Part of a data file:
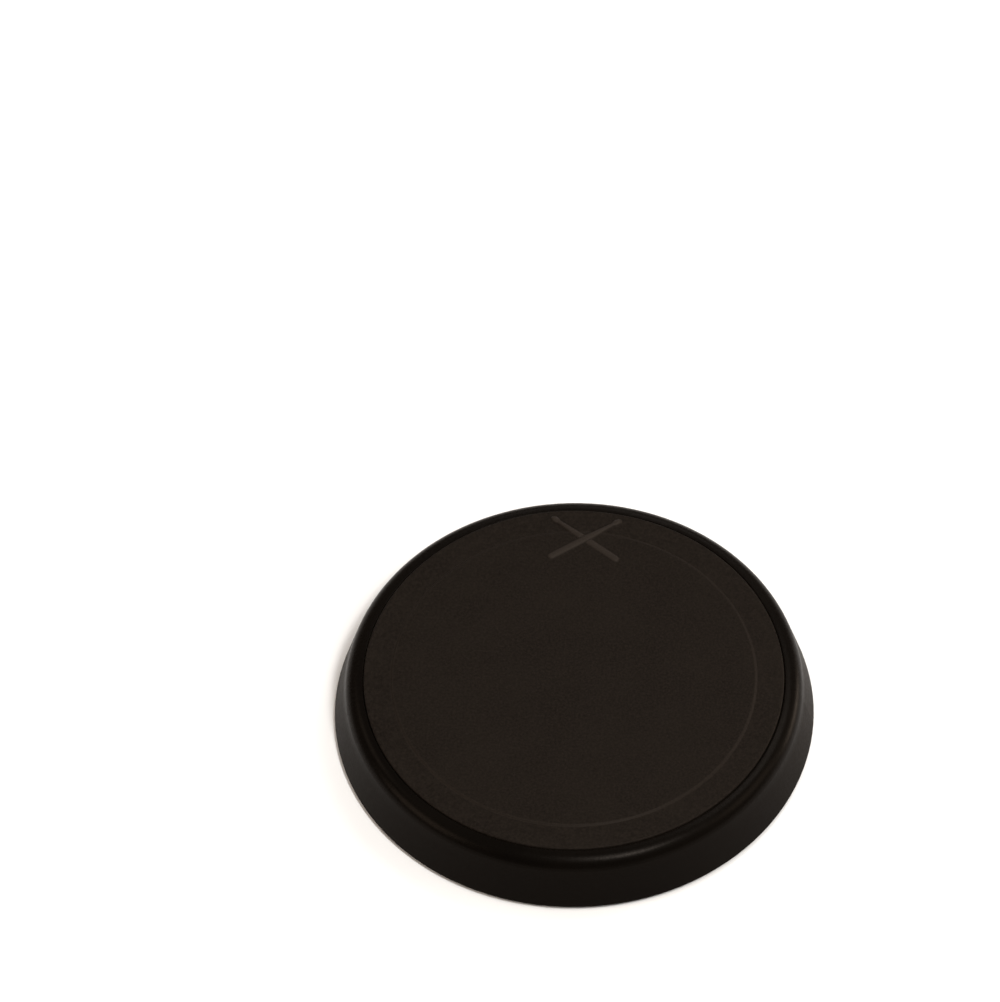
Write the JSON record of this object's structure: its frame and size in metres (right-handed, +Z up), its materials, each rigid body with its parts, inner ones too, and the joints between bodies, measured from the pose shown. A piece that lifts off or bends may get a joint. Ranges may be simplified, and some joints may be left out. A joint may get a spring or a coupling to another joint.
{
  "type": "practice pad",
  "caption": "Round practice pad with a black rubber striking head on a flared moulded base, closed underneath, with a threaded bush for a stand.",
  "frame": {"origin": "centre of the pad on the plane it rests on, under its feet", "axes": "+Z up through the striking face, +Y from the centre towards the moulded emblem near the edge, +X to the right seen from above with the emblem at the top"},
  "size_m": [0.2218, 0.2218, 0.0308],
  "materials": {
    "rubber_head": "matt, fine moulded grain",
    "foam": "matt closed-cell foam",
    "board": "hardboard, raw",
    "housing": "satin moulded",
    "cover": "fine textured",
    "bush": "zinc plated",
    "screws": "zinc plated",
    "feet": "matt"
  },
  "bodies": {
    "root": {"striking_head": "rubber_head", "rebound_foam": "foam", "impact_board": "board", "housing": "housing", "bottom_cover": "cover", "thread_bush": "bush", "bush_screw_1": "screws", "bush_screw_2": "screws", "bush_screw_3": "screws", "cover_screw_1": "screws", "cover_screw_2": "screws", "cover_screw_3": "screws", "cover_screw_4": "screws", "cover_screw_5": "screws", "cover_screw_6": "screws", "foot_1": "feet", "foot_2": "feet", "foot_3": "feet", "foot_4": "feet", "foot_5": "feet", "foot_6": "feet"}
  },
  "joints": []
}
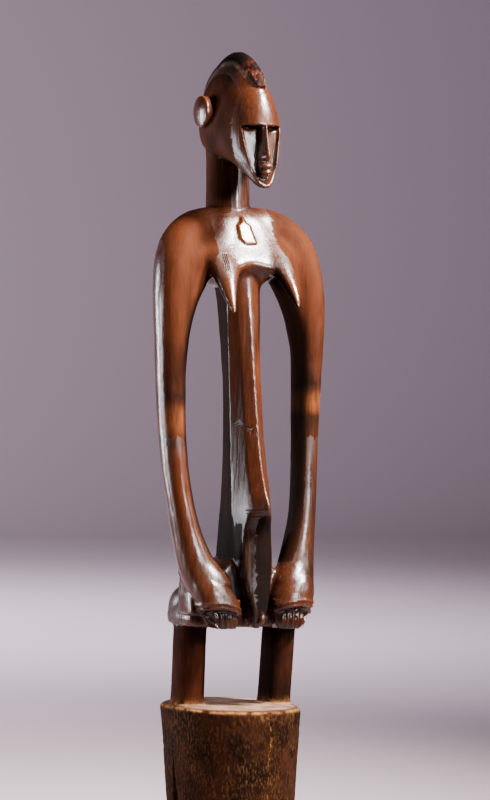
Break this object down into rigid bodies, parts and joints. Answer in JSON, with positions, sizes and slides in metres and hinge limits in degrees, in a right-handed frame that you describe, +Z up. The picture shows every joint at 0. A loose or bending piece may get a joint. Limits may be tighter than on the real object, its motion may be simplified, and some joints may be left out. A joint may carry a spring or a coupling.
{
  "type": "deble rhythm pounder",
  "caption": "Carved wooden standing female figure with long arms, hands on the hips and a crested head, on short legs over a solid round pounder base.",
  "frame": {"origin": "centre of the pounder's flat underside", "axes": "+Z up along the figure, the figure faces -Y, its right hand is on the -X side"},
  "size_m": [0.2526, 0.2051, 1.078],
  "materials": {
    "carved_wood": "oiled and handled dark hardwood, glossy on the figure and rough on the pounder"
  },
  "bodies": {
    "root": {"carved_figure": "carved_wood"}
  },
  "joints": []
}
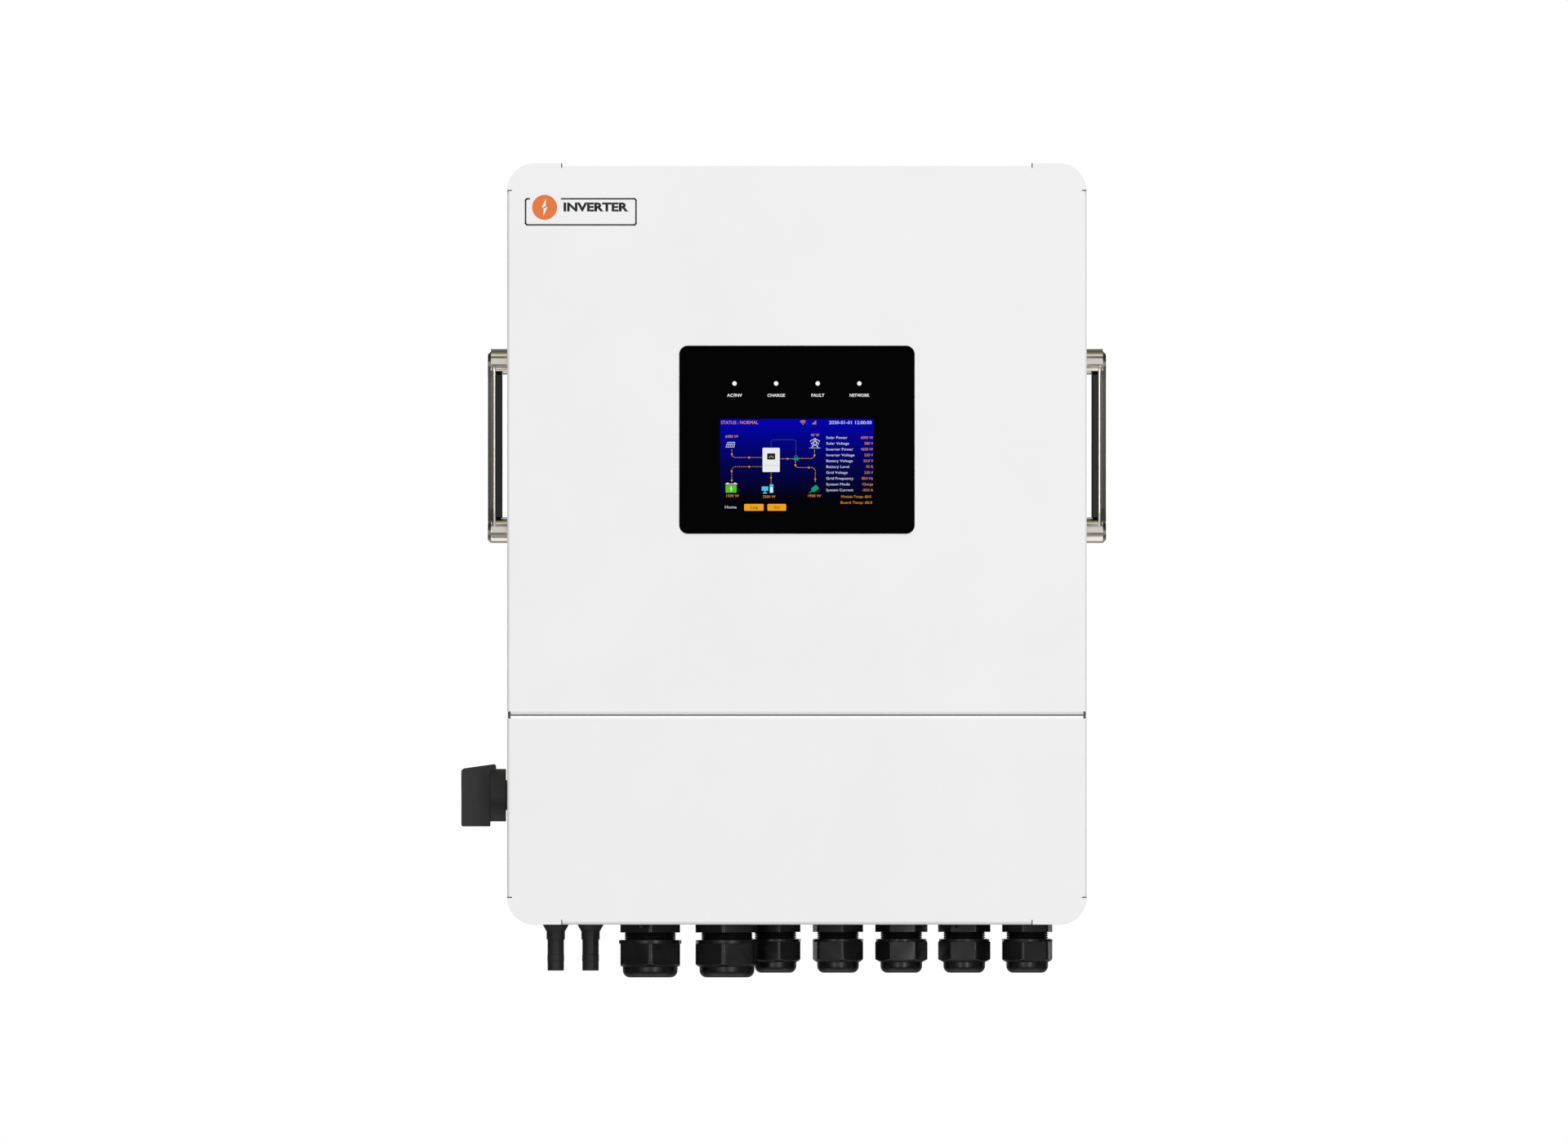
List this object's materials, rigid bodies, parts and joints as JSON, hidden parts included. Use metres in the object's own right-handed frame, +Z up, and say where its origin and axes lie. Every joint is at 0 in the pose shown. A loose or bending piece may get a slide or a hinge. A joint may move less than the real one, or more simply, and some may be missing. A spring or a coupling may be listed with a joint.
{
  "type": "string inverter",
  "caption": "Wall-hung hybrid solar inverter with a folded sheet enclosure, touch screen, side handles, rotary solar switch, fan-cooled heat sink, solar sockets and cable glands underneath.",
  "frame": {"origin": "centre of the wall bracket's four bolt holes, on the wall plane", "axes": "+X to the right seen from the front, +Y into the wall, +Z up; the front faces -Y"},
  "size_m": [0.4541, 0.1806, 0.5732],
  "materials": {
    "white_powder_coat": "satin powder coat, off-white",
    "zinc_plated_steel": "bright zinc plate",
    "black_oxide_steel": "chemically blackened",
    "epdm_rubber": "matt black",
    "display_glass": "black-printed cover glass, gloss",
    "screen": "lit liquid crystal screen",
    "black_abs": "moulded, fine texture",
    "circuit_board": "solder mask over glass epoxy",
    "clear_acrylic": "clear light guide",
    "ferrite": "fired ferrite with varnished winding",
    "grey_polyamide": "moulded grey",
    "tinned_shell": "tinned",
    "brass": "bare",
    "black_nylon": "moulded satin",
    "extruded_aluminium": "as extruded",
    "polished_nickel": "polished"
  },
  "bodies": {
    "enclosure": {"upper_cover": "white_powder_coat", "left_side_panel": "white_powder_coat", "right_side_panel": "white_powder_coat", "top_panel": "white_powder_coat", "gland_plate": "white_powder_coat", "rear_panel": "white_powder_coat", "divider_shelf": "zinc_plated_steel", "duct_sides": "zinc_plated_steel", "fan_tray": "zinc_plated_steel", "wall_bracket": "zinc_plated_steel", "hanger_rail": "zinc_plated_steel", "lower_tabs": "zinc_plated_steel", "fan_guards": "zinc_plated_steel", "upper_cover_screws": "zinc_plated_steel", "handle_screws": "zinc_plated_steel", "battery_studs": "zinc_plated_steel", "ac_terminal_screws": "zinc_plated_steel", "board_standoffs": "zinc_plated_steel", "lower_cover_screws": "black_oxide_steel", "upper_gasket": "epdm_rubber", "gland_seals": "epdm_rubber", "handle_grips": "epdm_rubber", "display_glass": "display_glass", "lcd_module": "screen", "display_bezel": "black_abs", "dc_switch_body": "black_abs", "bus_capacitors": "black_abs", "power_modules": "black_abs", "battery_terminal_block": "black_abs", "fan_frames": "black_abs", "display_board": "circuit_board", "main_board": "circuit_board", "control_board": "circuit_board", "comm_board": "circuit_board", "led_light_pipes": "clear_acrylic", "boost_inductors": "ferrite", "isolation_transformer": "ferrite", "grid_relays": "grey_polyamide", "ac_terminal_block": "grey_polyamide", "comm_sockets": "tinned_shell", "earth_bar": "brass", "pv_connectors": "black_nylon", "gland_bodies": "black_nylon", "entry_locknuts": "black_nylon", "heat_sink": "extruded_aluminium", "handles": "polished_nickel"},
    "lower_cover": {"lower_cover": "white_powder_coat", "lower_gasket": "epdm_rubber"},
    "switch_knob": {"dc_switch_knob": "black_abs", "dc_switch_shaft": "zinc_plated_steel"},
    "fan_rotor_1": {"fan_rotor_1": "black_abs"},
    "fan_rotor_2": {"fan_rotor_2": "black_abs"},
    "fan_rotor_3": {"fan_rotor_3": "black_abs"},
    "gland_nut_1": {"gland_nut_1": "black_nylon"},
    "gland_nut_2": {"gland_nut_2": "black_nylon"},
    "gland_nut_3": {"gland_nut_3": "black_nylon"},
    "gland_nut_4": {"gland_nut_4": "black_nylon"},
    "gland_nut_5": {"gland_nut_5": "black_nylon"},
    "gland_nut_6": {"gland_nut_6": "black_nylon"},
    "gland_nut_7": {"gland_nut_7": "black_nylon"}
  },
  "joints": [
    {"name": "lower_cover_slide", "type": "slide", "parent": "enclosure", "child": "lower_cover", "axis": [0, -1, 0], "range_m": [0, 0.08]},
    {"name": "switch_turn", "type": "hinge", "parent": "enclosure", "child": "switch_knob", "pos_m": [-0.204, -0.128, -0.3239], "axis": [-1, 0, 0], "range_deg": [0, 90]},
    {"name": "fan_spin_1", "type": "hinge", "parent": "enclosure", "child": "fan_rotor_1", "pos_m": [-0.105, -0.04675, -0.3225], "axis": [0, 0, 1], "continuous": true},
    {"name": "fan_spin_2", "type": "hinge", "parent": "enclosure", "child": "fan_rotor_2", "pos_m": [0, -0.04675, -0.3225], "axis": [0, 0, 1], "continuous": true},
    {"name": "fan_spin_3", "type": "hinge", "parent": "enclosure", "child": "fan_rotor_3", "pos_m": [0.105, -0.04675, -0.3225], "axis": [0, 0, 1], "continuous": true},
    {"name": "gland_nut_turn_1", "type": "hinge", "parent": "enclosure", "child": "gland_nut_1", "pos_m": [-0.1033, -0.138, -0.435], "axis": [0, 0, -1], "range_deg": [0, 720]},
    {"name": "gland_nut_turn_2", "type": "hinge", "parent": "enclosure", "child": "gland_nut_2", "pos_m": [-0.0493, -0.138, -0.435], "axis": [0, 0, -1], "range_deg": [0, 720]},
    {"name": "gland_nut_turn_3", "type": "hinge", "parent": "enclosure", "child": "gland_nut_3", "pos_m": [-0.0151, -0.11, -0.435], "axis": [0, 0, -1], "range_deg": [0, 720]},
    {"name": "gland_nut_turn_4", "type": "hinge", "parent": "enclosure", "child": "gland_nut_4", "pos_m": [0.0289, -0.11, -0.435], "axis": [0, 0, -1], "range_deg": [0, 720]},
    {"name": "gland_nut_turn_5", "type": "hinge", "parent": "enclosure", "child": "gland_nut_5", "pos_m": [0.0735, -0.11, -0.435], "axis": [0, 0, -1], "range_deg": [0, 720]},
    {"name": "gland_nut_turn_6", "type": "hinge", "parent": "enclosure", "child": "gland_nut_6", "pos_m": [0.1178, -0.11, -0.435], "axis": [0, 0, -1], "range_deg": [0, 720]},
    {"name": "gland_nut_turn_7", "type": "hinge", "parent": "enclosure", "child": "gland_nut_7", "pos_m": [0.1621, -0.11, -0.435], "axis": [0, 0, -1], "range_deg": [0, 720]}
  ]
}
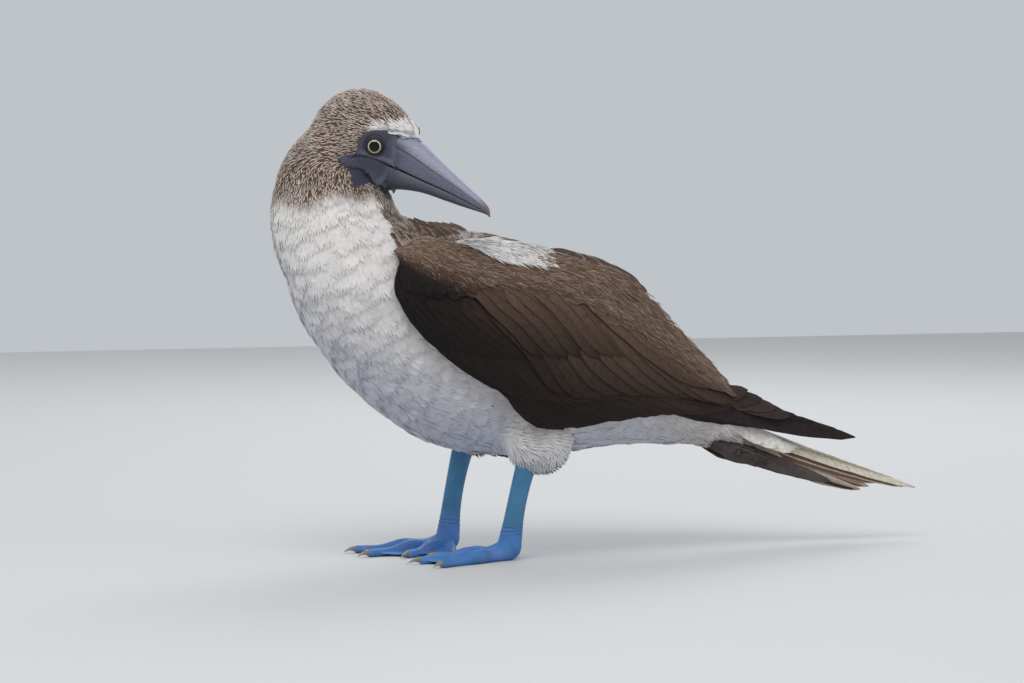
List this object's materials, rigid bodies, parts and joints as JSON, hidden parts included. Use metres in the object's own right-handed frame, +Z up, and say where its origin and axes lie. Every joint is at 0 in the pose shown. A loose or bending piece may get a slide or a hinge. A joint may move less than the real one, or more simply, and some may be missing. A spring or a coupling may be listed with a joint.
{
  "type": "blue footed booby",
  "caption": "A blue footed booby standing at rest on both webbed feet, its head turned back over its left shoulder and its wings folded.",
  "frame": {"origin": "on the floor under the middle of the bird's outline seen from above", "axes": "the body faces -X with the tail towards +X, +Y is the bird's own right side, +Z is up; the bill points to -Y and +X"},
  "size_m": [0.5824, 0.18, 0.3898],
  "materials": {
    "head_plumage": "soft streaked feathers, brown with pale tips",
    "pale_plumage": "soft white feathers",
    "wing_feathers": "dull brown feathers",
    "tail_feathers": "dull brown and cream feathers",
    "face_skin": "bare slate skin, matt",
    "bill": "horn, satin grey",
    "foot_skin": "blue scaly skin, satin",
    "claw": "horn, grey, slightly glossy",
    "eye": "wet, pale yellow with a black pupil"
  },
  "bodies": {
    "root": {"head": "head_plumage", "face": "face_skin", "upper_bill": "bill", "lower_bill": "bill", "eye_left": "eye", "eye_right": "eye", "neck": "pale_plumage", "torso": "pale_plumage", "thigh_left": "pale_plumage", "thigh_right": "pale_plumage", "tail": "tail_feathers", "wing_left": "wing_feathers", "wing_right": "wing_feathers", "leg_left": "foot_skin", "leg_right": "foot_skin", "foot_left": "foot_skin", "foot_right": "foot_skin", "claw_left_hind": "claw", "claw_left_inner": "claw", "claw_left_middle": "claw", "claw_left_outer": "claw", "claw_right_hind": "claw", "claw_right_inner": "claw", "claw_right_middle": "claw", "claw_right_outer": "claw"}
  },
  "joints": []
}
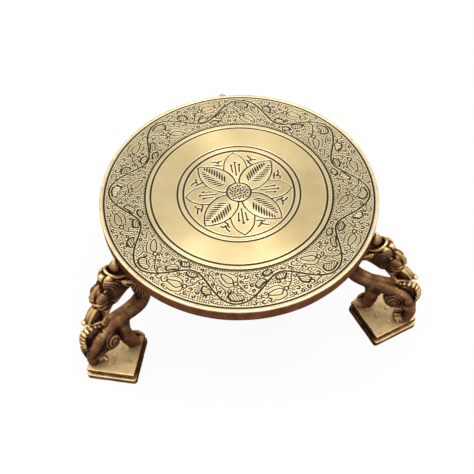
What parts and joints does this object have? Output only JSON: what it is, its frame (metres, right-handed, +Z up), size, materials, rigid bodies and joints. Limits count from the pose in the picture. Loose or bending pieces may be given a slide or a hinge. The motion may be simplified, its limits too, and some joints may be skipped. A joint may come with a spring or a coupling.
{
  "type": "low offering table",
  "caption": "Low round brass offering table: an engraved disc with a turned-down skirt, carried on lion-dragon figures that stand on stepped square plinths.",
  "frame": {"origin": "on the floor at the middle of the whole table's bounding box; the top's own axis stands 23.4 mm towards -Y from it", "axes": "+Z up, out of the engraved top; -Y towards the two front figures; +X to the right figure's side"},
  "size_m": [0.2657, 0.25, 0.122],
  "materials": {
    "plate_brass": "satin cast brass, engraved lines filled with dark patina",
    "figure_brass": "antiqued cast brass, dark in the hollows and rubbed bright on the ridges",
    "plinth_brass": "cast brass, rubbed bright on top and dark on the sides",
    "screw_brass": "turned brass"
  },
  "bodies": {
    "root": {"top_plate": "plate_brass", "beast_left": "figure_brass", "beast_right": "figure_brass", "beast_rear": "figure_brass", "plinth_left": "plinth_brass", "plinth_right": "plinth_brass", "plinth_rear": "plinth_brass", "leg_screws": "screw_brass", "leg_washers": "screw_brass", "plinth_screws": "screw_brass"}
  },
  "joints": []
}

Your task: How many lines of the entries above hold the string "into"? Reply with the number alone.

Solution to this exercise: 2